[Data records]
▼
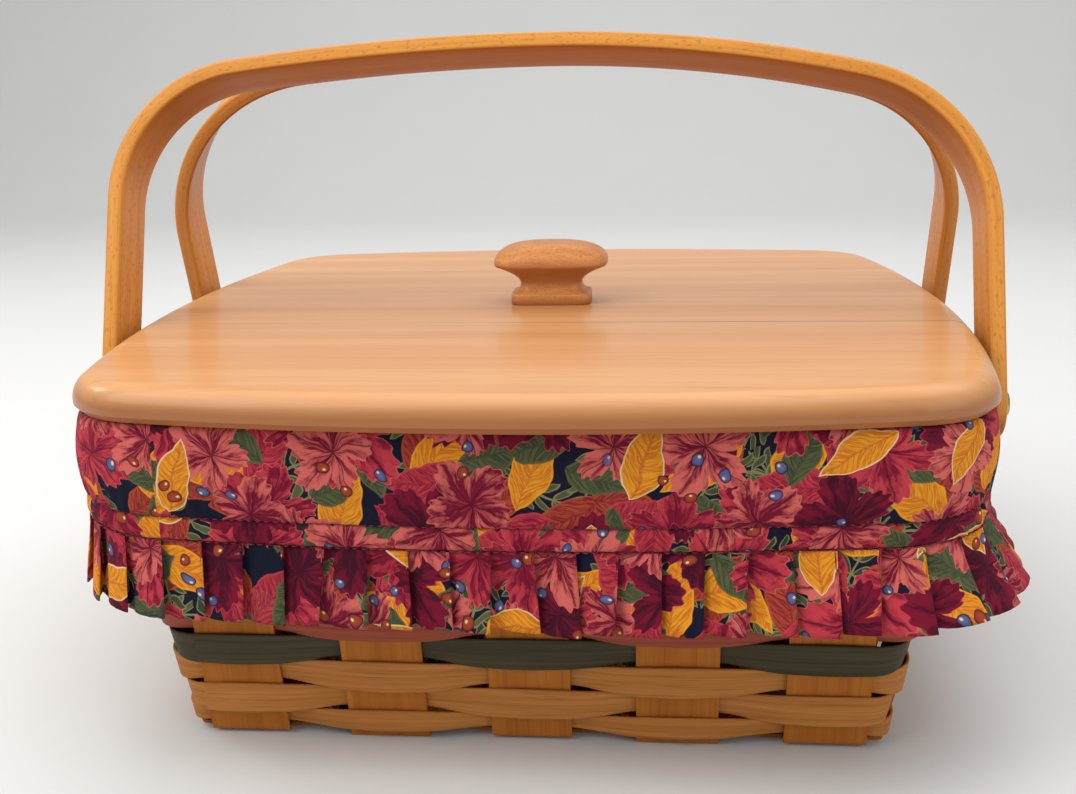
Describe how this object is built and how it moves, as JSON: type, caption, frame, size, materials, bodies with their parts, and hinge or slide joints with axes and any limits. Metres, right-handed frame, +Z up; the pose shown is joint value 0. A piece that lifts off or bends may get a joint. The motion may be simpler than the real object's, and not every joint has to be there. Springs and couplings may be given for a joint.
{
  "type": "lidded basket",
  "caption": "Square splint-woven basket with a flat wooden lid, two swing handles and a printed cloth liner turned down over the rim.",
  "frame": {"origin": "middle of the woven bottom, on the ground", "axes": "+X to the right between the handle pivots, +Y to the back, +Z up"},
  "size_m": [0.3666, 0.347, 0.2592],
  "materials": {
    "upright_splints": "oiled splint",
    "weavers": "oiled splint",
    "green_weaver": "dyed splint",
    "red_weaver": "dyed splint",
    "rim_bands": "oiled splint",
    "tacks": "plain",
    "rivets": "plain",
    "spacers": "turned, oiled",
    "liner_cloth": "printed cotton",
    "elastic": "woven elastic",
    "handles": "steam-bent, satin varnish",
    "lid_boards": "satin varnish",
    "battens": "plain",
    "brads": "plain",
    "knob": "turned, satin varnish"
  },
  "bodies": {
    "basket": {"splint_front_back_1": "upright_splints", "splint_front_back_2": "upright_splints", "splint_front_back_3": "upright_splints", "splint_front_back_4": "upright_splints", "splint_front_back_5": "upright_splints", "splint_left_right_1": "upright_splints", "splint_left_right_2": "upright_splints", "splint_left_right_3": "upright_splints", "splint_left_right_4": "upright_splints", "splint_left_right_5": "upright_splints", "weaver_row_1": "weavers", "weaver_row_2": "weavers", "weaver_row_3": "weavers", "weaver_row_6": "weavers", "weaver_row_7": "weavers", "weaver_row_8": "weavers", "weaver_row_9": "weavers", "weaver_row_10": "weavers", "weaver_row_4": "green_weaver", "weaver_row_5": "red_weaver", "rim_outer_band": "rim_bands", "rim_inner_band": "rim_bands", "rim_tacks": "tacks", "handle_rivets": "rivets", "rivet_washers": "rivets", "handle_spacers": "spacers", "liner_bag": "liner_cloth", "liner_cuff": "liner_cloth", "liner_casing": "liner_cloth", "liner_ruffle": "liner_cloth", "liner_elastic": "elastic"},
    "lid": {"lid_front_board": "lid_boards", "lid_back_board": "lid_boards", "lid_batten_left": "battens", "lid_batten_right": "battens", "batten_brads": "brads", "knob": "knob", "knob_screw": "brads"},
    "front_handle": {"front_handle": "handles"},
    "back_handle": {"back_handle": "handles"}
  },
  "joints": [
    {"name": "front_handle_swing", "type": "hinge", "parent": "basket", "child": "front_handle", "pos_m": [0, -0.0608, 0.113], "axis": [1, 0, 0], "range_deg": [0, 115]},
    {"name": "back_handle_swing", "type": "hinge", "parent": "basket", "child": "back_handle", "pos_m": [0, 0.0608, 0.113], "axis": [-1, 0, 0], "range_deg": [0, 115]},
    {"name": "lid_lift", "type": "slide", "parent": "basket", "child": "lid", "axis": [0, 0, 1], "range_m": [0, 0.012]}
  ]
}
▲
▼
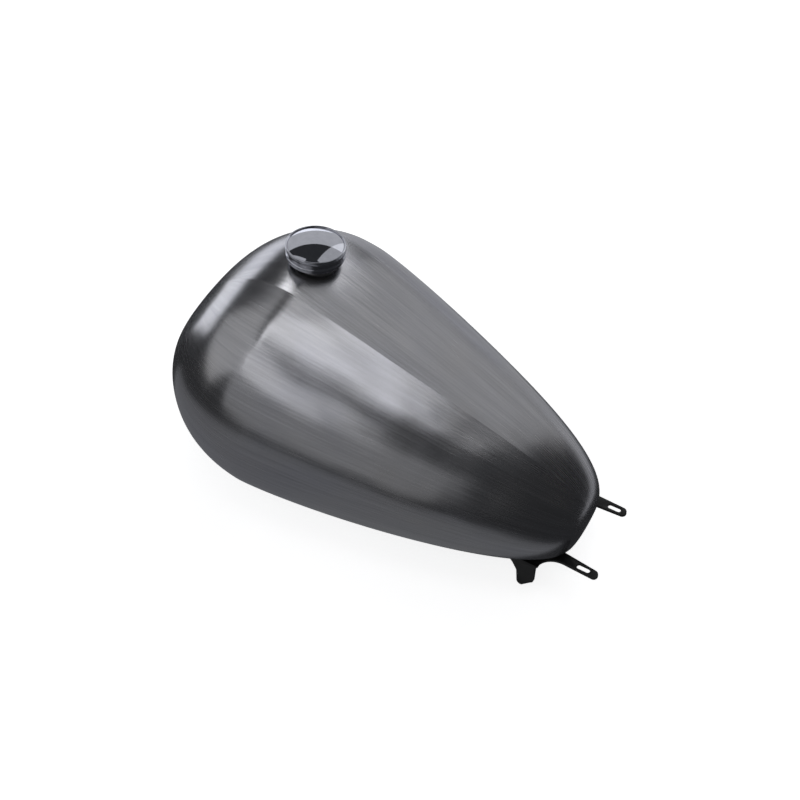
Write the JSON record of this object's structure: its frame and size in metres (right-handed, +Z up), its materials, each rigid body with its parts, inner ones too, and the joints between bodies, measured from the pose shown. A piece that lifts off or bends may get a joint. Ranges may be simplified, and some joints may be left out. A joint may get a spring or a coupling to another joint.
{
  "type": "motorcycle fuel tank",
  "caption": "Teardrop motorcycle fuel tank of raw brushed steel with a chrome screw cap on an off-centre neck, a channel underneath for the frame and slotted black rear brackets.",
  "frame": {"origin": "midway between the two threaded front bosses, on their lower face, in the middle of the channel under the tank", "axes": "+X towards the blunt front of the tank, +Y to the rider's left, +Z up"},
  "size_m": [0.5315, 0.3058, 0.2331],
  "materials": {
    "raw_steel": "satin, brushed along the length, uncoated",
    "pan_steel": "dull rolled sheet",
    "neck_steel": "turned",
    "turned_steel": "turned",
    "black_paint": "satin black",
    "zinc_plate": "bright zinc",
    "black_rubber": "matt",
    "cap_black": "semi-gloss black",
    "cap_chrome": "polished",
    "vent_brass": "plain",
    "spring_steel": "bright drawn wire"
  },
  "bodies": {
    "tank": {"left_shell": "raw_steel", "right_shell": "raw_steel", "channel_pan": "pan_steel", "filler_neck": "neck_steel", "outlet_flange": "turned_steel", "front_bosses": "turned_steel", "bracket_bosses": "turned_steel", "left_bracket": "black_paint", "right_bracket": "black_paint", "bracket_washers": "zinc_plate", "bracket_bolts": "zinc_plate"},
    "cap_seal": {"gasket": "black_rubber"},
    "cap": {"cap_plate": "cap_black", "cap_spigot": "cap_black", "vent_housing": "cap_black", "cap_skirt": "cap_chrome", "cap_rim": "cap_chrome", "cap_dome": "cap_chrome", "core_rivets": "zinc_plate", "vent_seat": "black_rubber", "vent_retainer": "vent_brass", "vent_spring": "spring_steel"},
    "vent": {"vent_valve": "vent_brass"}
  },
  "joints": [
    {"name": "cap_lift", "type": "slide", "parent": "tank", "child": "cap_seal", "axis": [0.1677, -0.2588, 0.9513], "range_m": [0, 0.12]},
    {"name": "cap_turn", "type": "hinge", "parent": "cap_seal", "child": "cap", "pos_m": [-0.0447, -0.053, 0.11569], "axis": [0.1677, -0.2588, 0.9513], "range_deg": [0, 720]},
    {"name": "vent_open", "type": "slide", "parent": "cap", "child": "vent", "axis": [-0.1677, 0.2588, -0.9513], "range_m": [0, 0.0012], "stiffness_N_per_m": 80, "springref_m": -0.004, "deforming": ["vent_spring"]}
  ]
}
▲
Work instructions:
Lines that hold the word "bends" are the ones to return, every one of them.

Written solution:
Describe how this object is built and how it moves, as JSON: type, caption, frame, size, materials, bodies with their parts, and hinge or slide joints with axes and any limits. Metres, right-handed frame, +Z up; the pose shown is joint value 0. A piece that lifts off or bends may get a joint. The motion may be simpler than the real object's, and not every joint has to be there. Springs and couplings may be given for a joint.
Write the JSON record of this object's structure: its frame and size in metres (right-handed, +Z up), its materials, each rigid body with its parts, inner ones too, and the joints between bodies, measured from the pose shown. A piece that lifts off or bends may get a joint. Ranges may be simplified, and some joints may be left out. A joint may get a spring or a coupling to another joint.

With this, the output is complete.